-- begin Input rows --

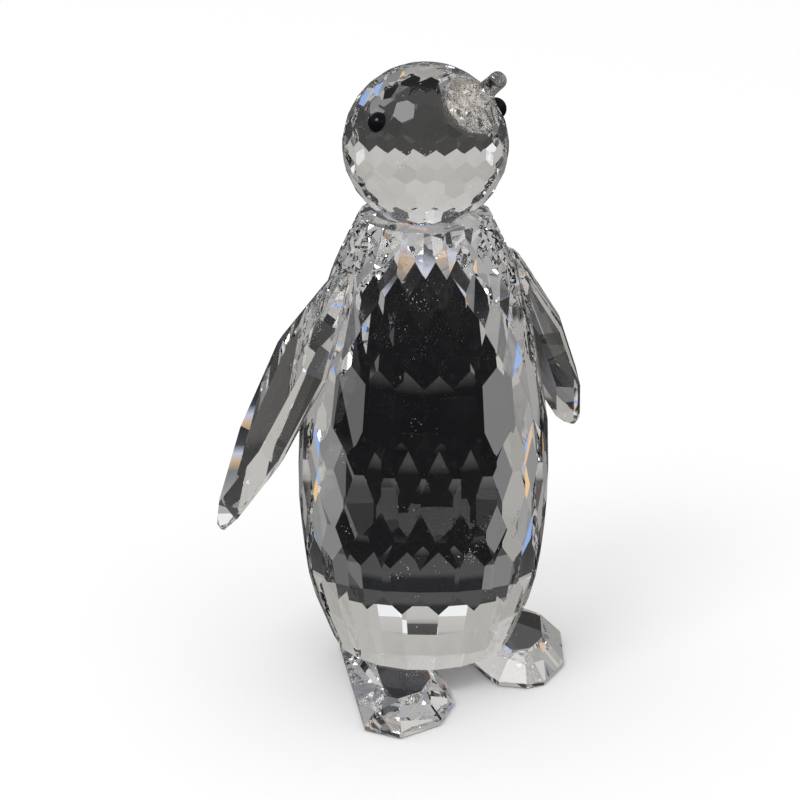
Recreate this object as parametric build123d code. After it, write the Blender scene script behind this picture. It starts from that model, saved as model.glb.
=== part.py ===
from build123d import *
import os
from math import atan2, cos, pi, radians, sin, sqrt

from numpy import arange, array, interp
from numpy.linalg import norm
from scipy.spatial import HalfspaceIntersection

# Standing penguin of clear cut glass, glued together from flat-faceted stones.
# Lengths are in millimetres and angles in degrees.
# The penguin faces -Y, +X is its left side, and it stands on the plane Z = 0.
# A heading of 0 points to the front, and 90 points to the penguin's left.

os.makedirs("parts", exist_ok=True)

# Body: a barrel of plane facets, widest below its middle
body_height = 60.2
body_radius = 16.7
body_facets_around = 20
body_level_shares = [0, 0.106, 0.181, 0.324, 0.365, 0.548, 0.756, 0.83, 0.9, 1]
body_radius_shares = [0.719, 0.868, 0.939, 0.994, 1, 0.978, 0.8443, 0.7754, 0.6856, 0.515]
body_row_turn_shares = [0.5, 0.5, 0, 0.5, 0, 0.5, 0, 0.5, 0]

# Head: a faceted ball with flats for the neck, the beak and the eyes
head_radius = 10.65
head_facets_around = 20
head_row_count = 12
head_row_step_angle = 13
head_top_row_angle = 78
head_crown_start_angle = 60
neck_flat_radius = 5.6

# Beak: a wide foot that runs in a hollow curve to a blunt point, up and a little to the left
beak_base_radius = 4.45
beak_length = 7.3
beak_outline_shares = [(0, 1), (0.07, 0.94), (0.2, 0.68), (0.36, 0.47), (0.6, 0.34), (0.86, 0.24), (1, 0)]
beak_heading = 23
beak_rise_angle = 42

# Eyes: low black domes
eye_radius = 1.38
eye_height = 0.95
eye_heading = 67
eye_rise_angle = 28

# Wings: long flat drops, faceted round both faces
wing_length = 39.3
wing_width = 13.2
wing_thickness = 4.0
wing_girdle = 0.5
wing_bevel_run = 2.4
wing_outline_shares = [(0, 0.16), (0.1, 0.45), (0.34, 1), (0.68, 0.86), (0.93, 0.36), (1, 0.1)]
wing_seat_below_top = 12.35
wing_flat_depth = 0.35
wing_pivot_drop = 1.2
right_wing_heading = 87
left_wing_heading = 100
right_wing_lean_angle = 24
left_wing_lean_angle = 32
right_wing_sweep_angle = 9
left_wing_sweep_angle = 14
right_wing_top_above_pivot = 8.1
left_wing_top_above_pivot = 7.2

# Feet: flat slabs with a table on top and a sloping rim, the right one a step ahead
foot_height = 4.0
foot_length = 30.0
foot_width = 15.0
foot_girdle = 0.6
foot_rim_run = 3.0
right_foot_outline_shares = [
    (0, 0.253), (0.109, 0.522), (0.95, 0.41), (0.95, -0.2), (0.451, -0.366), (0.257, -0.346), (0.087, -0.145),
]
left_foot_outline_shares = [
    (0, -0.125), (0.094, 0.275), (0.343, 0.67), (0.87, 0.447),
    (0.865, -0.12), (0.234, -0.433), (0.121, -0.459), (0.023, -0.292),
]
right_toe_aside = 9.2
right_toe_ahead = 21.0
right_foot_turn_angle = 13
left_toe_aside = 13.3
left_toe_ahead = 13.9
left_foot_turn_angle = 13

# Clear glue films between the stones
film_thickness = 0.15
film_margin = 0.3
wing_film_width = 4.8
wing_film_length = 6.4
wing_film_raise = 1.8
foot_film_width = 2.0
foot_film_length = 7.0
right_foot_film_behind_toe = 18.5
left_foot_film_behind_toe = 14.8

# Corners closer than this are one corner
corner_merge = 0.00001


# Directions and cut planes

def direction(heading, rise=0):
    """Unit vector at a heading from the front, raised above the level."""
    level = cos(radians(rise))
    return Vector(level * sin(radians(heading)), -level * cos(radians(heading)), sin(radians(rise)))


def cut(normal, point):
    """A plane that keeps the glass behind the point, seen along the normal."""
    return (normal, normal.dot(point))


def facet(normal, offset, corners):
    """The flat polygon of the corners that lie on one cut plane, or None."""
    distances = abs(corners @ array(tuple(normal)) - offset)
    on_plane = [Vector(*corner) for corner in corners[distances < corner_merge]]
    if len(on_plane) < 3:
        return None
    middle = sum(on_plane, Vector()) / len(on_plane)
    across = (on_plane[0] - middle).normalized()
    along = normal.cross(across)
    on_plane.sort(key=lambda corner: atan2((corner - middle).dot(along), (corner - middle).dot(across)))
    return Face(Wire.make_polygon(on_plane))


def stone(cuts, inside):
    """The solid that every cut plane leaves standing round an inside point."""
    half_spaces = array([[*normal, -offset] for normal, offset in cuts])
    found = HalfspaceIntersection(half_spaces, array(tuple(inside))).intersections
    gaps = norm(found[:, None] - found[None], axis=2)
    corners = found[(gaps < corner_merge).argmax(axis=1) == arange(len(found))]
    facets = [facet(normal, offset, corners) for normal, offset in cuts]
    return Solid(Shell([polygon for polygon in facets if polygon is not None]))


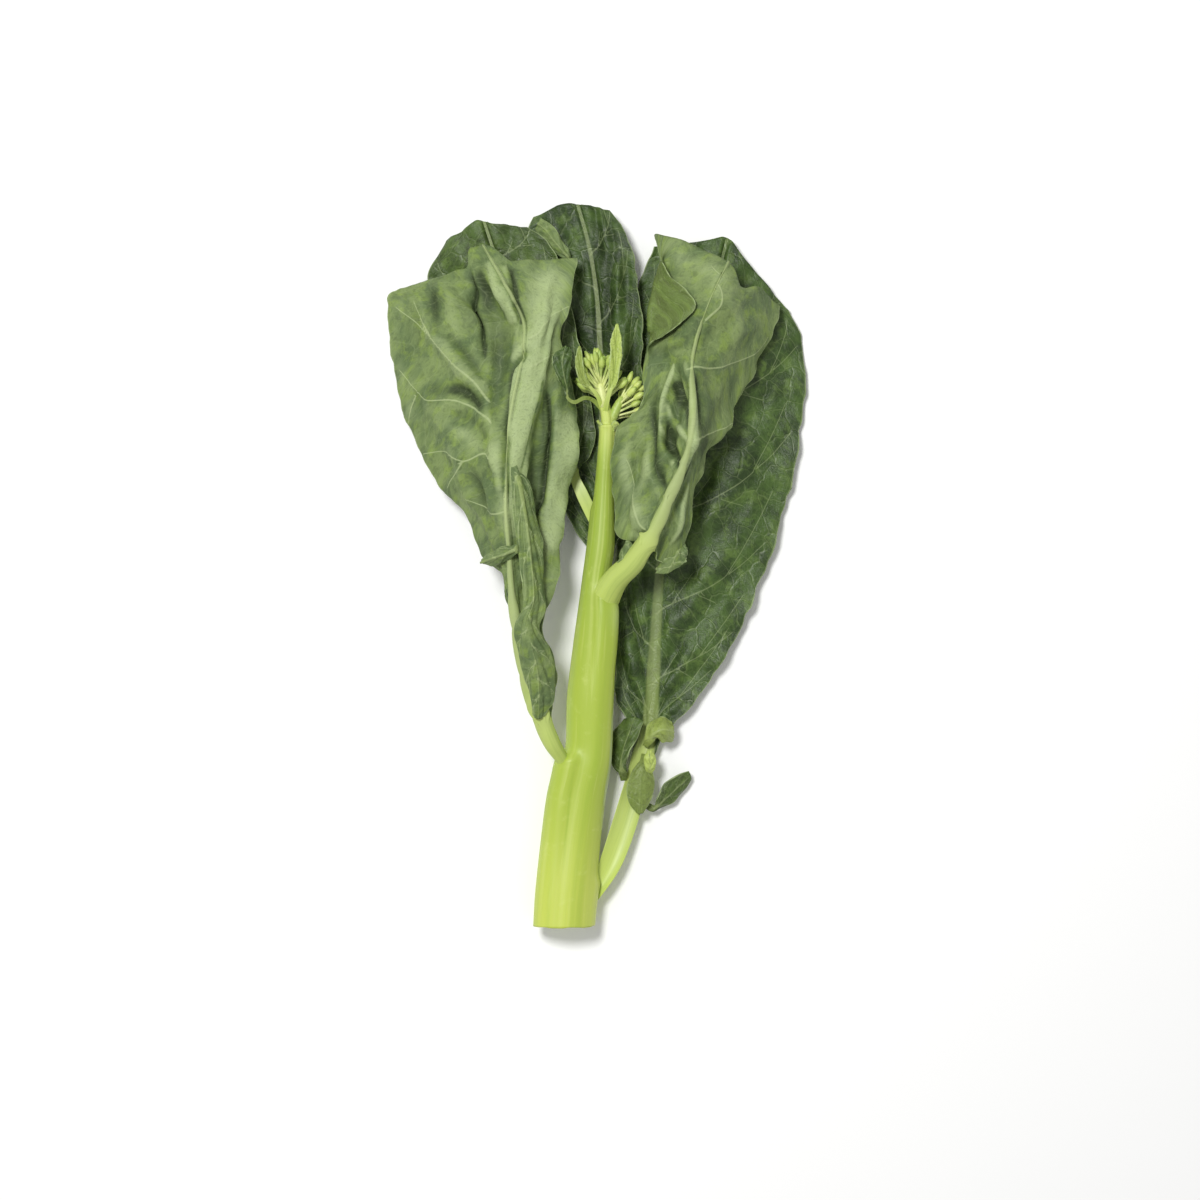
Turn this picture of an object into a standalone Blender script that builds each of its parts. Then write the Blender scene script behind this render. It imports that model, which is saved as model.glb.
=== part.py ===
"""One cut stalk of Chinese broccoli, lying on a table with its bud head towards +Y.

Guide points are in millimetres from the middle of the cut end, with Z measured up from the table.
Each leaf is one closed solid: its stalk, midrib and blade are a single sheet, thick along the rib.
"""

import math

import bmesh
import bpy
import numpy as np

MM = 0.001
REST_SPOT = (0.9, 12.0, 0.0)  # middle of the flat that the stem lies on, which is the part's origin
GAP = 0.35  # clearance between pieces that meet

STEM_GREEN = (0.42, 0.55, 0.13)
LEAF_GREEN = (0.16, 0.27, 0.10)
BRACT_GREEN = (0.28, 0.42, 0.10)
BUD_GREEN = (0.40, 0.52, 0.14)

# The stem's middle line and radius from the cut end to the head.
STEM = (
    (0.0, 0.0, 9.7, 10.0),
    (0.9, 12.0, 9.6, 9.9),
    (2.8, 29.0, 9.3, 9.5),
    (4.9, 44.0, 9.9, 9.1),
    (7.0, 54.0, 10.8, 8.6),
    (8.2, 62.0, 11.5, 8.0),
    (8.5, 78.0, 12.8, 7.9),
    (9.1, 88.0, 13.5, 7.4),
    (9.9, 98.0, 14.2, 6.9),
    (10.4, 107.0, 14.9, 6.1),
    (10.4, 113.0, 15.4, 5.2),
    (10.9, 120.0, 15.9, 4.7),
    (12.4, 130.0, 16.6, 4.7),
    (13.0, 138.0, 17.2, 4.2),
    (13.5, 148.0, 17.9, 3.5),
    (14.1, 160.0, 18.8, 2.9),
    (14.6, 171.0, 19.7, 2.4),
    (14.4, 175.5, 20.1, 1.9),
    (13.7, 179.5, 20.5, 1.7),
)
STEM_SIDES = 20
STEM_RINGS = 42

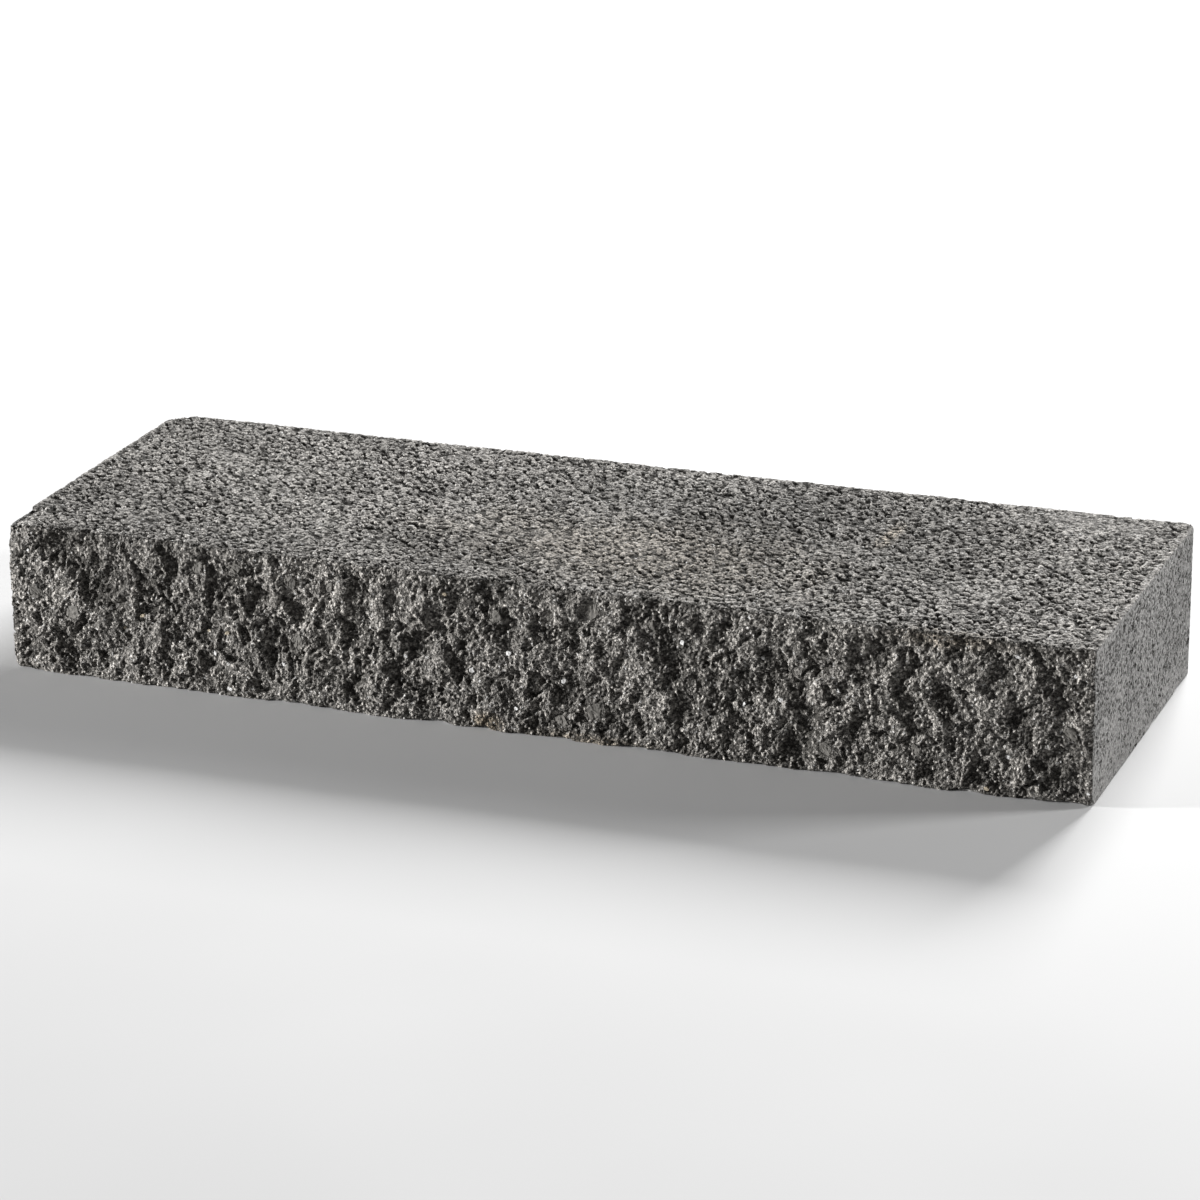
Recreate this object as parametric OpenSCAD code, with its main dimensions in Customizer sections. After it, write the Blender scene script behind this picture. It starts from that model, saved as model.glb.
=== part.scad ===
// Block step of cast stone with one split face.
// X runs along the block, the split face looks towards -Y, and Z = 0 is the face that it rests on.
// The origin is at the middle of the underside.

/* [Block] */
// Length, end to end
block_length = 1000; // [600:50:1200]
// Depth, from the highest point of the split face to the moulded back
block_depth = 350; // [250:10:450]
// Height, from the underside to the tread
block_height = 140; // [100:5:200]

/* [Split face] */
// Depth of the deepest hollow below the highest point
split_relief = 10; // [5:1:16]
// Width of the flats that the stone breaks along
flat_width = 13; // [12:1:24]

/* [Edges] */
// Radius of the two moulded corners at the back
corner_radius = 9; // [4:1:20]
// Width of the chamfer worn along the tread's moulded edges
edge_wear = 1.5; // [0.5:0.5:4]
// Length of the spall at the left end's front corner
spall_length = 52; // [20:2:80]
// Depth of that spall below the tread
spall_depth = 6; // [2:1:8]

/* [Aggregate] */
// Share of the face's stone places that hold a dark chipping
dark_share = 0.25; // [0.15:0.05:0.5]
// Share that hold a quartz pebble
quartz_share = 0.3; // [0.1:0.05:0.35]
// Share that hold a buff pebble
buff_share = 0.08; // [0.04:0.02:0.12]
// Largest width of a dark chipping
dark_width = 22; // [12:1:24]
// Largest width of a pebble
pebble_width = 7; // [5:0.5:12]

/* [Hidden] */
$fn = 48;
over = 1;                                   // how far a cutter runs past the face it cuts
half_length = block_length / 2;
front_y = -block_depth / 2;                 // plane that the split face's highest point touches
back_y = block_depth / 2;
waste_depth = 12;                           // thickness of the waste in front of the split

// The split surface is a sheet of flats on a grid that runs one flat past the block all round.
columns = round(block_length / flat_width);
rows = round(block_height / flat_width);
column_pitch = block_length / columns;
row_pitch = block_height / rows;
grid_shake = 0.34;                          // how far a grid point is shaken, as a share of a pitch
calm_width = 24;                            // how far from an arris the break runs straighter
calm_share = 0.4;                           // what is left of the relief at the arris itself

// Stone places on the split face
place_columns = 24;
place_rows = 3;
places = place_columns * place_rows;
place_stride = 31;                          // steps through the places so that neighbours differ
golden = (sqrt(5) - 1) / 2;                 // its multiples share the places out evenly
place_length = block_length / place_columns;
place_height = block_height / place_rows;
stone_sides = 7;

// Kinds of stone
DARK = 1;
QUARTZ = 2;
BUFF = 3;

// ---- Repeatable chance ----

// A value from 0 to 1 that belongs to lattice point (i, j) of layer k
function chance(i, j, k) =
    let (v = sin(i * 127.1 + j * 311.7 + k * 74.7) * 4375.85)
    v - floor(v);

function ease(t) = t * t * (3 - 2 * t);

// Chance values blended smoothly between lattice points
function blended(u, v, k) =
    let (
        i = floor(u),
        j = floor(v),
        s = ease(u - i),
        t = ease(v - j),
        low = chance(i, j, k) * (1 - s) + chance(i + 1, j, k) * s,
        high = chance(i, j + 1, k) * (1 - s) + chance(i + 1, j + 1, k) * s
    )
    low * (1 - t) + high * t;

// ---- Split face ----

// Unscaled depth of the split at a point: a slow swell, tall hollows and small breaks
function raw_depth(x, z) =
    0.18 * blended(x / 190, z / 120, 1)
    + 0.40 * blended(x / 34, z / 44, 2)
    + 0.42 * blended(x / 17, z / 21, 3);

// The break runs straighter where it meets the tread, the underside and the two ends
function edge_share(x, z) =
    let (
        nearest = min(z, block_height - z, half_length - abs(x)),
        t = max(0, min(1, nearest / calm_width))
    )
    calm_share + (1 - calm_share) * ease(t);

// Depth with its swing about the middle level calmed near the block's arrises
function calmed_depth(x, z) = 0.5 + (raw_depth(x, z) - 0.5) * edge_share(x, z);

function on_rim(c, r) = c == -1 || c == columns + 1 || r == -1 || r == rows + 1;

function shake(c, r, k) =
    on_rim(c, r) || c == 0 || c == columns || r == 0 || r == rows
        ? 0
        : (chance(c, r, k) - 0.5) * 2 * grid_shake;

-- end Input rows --

▸ **What is asked**
From the records above, give again exactly the lines running from the line with "Turn this picture" to the line with "BUD_GREEN = (0.40, 0.52, 0.14)", inclusive.

▸ **Response for this exercise**
Turn this picture of an object into a standalone Blender script that builds each of its parts. Then write the Blender scene script behind this render. It imports that model, which is saved as model.glb.
=== part.py ===
"""One cut stalk of Chinese broccoli, lying on a table with its bud head towards +Y.

Guide points are in millimetres from the middle of the cut end, with Z measured up from the table.
Each leaf is one closed solid: its stalk, midrib and blade are a single sheet, thick along the rib.
"""

import math

import bmesh
import bpy
import numpy as np

MM = 0.001
REST_SPOT = (0.9, 12.0, 0.0)  # middle of the flat that the stem lies on, which is the part's origin
GAP = 0.35  # clearance between pieces that meet

STEM_GREEN = (0.42, 0.55, 0.13)
LEAF_GREEN = (0.16, 0.27, 0.10)
BRACT_GREEN = (0.28, 0.42, 0.10)
BUD_GREEN = (0.40, 0.52, 0.14)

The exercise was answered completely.